* Task description
The data below holds a line containing "const at = (i, j)" and a line containing "imported = [obj"; please quote exactly those two lines and every line between them, and nothing else.

>>>>>

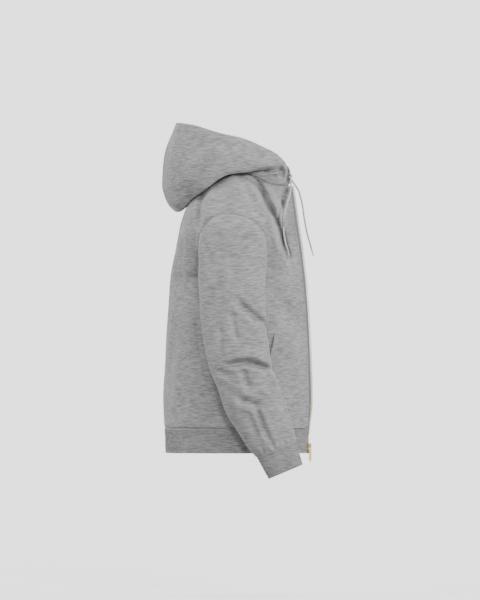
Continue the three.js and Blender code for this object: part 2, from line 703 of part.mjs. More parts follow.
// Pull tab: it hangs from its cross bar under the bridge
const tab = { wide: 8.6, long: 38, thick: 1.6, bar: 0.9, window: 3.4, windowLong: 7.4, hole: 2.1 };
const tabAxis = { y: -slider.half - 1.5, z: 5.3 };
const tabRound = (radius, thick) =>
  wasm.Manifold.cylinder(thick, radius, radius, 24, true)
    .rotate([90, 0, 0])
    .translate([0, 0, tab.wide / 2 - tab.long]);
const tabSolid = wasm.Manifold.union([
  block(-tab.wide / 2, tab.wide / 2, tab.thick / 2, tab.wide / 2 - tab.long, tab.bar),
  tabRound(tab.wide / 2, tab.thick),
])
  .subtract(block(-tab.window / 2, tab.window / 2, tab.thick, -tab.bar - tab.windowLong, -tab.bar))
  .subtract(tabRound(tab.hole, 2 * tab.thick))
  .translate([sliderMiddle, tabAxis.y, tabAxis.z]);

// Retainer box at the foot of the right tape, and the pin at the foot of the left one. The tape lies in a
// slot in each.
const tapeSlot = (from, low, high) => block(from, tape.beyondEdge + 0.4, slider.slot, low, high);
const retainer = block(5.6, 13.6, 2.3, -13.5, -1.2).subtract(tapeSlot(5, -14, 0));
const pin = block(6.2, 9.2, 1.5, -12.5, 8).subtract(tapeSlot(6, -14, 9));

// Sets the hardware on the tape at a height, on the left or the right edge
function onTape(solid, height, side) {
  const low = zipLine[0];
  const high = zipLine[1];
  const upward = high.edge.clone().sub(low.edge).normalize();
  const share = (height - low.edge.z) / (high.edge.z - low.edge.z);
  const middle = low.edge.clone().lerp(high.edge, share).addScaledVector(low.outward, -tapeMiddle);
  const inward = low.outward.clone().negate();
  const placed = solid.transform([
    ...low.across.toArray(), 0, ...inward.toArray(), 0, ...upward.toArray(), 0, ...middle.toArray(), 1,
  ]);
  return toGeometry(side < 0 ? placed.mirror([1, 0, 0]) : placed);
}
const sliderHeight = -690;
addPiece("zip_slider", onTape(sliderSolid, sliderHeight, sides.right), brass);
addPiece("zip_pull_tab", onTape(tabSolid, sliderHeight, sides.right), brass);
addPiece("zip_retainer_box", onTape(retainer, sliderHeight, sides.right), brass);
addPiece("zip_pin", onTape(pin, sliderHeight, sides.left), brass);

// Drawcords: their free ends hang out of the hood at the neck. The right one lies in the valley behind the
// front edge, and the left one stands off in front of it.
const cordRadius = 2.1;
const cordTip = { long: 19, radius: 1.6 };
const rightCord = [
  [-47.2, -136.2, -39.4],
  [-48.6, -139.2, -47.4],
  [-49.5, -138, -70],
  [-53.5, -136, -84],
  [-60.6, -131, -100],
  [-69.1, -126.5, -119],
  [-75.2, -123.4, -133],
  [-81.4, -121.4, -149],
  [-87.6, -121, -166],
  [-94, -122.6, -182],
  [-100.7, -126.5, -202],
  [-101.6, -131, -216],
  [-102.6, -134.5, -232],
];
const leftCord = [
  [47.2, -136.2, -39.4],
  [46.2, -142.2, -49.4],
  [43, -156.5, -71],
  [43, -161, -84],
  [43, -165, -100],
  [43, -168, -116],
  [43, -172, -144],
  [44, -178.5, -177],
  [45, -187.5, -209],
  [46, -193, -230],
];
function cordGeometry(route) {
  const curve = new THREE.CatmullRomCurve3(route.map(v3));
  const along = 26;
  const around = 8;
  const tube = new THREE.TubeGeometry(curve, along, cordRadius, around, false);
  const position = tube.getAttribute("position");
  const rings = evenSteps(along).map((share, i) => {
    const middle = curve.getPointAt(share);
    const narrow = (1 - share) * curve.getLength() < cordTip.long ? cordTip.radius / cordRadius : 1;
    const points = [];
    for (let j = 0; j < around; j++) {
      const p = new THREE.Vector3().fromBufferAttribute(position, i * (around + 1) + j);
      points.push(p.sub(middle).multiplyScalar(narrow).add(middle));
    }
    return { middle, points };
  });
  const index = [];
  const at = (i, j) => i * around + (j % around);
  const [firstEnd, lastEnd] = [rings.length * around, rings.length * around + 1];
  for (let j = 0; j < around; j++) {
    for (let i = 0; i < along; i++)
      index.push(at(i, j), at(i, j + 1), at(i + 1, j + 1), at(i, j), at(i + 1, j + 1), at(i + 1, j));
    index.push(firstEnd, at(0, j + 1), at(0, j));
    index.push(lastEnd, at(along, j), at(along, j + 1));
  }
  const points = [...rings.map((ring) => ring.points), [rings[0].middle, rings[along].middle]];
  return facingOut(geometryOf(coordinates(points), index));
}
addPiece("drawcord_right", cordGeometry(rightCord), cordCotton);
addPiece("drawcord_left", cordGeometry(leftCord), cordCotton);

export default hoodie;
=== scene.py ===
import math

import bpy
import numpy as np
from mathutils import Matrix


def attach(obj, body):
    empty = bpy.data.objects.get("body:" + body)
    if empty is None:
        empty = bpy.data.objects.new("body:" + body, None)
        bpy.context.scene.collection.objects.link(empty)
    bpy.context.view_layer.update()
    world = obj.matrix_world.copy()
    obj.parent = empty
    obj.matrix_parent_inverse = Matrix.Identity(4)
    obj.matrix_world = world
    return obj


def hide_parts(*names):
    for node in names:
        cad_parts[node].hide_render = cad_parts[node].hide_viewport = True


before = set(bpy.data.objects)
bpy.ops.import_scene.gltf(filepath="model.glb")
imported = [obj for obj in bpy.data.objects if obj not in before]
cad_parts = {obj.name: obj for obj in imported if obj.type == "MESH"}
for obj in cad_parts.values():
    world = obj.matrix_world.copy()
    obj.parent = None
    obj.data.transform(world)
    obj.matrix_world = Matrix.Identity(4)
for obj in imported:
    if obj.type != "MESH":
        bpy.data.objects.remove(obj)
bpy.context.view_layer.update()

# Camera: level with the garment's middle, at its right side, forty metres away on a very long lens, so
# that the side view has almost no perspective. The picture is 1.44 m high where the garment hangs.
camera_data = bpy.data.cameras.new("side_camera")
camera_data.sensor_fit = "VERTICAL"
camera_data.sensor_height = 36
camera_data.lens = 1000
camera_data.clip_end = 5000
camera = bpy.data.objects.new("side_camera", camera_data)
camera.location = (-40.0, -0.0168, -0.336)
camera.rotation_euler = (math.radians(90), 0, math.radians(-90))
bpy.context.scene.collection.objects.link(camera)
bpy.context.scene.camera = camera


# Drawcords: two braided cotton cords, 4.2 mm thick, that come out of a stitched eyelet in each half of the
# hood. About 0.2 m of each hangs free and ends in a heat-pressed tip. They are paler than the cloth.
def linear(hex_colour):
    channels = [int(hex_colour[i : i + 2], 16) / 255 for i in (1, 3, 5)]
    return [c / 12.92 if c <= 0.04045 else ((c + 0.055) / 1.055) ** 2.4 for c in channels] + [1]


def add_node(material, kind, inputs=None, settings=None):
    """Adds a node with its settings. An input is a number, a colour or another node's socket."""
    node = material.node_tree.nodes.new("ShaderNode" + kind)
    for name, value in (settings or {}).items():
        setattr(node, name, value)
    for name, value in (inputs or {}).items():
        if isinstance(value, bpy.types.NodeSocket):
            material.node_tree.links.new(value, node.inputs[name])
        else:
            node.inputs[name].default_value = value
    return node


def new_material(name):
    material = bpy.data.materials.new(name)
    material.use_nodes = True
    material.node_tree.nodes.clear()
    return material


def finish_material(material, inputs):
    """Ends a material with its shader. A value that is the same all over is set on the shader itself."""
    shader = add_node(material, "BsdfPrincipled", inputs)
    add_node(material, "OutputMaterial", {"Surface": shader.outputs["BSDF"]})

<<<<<

* Written reply
  const at = (i, j) => i * around + (j % around);
  const [firstEnd, lastEnd] = [rings.length * around, rings.length * around + 1];
  for (let j = 0; j < around; j++) {
    for (let i = 0; i < along; i++)
      index.push(at(i, j), at(i, j + 1), at(i + 1, j + 1), at(i, j), at(i + 1, j + 1), at(i + 1, j));
    index.push(firstEnd, at(0, j + 1), at(0, j));
    index.push(lastEnd, at(along, j), at(along, j + 1));
  }
  const points = [...rings.map((ring) => ring.points), [rings[0].middle, rings[along].middle]];
  return facingOut(geometryOf(coordinates(points), index));
}
addPiece("drawcord_right", cordGeometry(rightCord), cordCotton);
addPiece("drawcord_left", cordGeometry(leftCord), cordCotton);

export default hoodie;
=== scene.py ===
import math

import bpy
import numpy as np
from mathutils import Matrix


def attach(obj, body):
    empty = bpy.data.objects.get("body:" + body)
    if empty is None:
        empty = bpy.data.objects.new("body:" + body, None)
        bpy.context.scene.collection.objects.link(empty)
    bpy.context.view_layer.update()
    world = obj.matrix_world.copy()
    obj.parent = empty
    obj.matrix_parent_inverse = Matrix.Identity(4)
    obj.matrix_world = world
    return obj


def hide_parts(*names):
    for node in names:
        cad_parts[node].hide_render = cad_parts[node].hide_viewport = True


before = set(bpy.data.objects)
bpy.ops.import_scene.gltf(filepath="model.glb")
imported = [obj for obj in bpy.data.objects if obj not in before]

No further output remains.